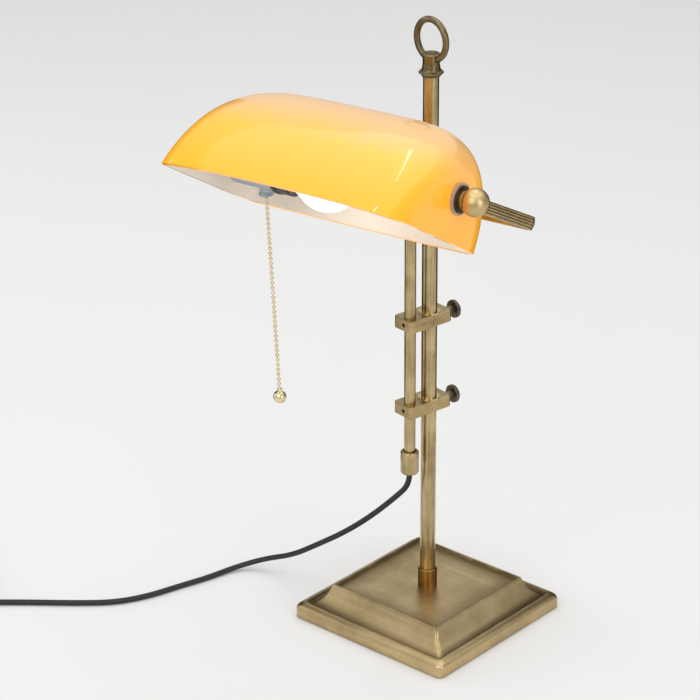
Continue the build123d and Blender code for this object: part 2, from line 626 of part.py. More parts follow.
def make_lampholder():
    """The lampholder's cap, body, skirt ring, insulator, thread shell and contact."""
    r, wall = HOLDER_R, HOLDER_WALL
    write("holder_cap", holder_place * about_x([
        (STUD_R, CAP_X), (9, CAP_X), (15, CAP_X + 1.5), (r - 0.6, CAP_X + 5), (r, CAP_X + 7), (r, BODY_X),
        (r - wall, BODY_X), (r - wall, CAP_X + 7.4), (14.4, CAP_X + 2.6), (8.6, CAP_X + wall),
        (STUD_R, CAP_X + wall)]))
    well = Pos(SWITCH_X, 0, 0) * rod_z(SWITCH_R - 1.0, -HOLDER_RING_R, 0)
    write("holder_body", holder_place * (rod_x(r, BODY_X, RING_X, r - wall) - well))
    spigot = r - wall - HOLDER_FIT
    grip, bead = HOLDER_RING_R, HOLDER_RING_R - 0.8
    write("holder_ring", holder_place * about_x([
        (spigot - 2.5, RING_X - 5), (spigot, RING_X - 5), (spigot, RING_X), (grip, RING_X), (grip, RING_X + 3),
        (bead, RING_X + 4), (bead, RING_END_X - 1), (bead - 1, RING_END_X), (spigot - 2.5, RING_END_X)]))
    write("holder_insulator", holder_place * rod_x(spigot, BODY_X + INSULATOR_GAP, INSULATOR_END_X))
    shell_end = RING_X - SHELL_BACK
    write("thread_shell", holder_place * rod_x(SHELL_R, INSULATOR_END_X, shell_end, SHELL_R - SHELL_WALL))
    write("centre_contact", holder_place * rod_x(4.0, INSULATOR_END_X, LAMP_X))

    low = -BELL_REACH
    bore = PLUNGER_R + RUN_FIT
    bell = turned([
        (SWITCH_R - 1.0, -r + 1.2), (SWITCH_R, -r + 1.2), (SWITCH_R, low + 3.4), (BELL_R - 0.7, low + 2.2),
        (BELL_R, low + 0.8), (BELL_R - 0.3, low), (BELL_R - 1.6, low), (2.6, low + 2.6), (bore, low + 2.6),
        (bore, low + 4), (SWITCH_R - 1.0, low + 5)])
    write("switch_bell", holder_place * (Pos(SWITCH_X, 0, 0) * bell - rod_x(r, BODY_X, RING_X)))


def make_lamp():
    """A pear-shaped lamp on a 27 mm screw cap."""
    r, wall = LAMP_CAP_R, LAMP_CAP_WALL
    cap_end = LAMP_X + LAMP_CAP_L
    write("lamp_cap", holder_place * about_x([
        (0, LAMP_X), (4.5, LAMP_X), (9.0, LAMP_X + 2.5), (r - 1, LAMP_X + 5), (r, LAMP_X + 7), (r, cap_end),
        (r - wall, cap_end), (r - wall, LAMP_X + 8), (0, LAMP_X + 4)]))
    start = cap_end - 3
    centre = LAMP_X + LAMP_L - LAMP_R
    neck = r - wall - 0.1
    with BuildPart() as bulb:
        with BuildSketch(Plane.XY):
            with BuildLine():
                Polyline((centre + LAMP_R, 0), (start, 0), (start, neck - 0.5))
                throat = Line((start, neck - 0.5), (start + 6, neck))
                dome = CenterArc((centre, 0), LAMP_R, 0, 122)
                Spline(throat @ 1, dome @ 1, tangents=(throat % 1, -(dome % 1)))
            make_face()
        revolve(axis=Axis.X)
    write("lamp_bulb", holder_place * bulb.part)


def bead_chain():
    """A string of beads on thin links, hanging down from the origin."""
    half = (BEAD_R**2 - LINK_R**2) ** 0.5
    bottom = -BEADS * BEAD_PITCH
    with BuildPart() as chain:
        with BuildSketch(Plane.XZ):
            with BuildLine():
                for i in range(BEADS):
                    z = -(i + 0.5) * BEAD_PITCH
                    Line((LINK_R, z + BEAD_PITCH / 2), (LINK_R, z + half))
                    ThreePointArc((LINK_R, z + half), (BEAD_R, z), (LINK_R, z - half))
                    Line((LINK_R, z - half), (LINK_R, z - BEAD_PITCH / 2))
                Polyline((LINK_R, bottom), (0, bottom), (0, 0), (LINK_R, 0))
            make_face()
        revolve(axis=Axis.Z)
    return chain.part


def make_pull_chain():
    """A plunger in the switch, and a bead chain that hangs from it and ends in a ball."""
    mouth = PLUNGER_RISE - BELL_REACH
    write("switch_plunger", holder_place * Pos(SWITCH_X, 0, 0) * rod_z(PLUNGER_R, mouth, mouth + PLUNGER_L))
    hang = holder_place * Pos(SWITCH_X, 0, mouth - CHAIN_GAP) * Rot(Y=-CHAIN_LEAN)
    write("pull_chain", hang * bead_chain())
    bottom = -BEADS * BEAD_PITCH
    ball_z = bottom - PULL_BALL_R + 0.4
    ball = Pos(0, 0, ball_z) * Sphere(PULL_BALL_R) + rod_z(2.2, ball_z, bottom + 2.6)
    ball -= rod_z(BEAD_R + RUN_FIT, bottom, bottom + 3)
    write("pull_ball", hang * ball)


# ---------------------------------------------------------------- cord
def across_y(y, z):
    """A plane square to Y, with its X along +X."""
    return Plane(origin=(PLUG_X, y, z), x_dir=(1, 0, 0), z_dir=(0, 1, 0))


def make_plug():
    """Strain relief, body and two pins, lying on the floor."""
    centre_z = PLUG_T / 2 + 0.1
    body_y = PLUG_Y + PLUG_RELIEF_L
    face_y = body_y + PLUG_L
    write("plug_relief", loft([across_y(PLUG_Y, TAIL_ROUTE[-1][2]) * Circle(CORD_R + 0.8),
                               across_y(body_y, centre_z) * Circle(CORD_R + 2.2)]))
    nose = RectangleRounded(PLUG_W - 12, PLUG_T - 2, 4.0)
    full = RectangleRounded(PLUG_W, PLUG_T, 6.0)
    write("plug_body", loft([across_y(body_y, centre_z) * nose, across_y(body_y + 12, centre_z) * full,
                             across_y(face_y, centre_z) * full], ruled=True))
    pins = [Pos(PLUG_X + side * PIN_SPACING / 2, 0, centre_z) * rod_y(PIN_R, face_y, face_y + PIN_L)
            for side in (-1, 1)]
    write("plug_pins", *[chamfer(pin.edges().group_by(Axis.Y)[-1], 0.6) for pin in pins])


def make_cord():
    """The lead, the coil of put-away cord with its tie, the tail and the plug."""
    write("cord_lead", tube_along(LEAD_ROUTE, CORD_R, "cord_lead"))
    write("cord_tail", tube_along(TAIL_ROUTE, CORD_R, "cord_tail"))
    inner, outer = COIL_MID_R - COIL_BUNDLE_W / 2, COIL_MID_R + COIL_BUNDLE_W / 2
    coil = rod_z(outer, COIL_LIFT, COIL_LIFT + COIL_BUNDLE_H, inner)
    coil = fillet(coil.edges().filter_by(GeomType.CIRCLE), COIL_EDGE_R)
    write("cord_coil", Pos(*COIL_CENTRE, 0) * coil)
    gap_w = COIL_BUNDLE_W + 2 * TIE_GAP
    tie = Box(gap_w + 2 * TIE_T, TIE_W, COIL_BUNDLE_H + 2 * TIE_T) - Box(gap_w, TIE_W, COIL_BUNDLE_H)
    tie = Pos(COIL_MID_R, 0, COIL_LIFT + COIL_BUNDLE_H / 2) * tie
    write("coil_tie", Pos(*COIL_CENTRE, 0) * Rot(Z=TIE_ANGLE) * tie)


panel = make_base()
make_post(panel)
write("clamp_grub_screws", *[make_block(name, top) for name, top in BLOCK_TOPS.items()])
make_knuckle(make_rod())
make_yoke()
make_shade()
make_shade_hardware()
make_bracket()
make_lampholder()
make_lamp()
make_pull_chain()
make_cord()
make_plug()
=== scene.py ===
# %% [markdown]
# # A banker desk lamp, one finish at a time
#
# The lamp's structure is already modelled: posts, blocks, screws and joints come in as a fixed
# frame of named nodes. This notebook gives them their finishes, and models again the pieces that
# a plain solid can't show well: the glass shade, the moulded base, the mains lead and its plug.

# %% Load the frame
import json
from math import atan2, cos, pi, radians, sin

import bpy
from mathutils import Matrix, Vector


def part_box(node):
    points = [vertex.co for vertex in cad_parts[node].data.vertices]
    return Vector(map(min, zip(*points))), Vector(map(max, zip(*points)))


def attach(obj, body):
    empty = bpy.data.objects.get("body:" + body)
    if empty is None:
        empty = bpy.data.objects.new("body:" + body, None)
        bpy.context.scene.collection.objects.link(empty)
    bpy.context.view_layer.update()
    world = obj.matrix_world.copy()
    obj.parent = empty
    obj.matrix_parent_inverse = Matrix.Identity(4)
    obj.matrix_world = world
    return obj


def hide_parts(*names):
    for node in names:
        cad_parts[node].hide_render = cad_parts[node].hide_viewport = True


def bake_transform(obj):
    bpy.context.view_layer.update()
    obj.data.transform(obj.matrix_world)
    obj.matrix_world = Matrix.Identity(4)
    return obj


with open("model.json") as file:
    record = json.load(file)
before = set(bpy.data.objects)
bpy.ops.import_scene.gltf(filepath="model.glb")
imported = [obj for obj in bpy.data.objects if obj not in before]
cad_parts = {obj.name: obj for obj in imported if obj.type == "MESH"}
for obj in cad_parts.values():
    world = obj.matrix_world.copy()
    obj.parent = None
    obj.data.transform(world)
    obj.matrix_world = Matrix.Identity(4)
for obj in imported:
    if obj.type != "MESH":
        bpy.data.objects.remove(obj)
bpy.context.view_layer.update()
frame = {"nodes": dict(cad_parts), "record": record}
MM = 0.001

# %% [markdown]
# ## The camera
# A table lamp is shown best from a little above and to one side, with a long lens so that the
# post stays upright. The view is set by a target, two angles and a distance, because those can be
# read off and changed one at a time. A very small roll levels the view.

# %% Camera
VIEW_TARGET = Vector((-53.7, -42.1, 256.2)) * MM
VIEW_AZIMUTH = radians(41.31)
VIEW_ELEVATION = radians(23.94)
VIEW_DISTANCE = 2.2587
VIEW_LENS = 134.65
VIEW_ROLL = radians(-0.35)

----

Retype only this portion of the data above: the line containing "panel = make_base()", the line containing "bpy.context.scene.collection.objects.link(empty)", and all lines between them, exactly.

WRITTEN REPLY
panel = make_base()
make_post(panel)
write("clamp_grub_screws", *[make_block(name, top) for name, top in BLOCK_TOPS.items()])
make_knuckle(make_rod())
make_yoke()
make_shade()
make_shade_hardware()
make_bracket()
make_lampholder()
make_lamp()
make_pull_chain()
make_cord()
make_plug()
=== scene.py ===
# %% [markdown]
# # A banker desk lamp, one finish at a time
#
# The lamp's structure is already modelled: posts, blocks, screws and joints come in as a fixed
# frame of named nodes. This notebook gives them their finishes, and models again the pieces that
# a plain solid can't show well: the glass shade, the moulded base, the mains lead and its plug.

# %% Load the frame
import json
from math import atan2, cos, pi, radians, sin

import bpy
from mathutils import Matrix, Vector


def part_box(node):
    points = [vertex.co for vertex in cad_parts[node].data.vertices]
    return Vector(map(min, zip(*points))), Vector(map(max, zip(*points)))


def attach(obj, body):
    empty = bpy.data.objects.get("body:" + body)
    if empty is None:
        empty = bpy.data.objects.new("body:" + body, None)
        bpy.context.scene.collection.objects.link(empty)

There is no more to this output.